You cannot legally keep anything you catch without a permit to catch.


----------



## jack (Mar 2, 2011)

i hear you find some quite pretty ones spotlighting in trees the edge of the road in the iron range... 
oh, sorry thats snakes, you want lizards and frogs


----------



## Anton.werner (Mar 2, 2011)

sorry i didnt mean to keep :s lol
i just like to handle frogs or snakes in there own environment, i dont like keeping live reptiles all that much
i wanna be like one of those guys on discovery channel or national geographic, just chasing reptiles and such 
it seems like it would be so much fun


----------



## saximus (Mar 2, 2011)

Great fun till you get bitten by something venomous...
Handling courses or talking to people who own them would probably be a better start


----------



## shell477 (Mar 4, 2011)

""btw i want one to keep if it isn't endangered or venomous, not to hunt :s""

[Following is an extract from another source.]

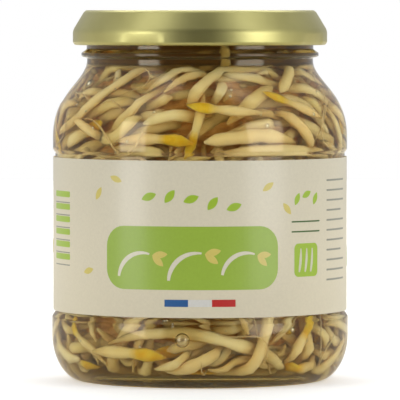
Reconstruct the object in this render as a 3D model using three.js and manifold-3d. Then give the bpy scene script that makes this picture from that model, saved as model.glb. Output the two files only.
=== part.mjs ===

it REAAALLY sounded like you REAALLLY meant keep...


----------



## Tsubakai (Mar 4, 2011)

Anton.werner said:


> hey guys i just wanted to know what a good method is to use to help catch lizards or frogs? I live in Melbourne, Victoria and wondered if anyone on the site has any good spots where they go to find wild animals??
> 
> btw *i want one to keep* if it isn't endangered or venomous, not to hunt :s
> 
> thanks lots if you know anything to help



This bit here, where you said you wanted to keep one. That sounds like you do in fact want to keep whatever you catch.


----------



## GeckoJosh (Mar 4, 2011)

This site needs a *slap upside the head* button


----------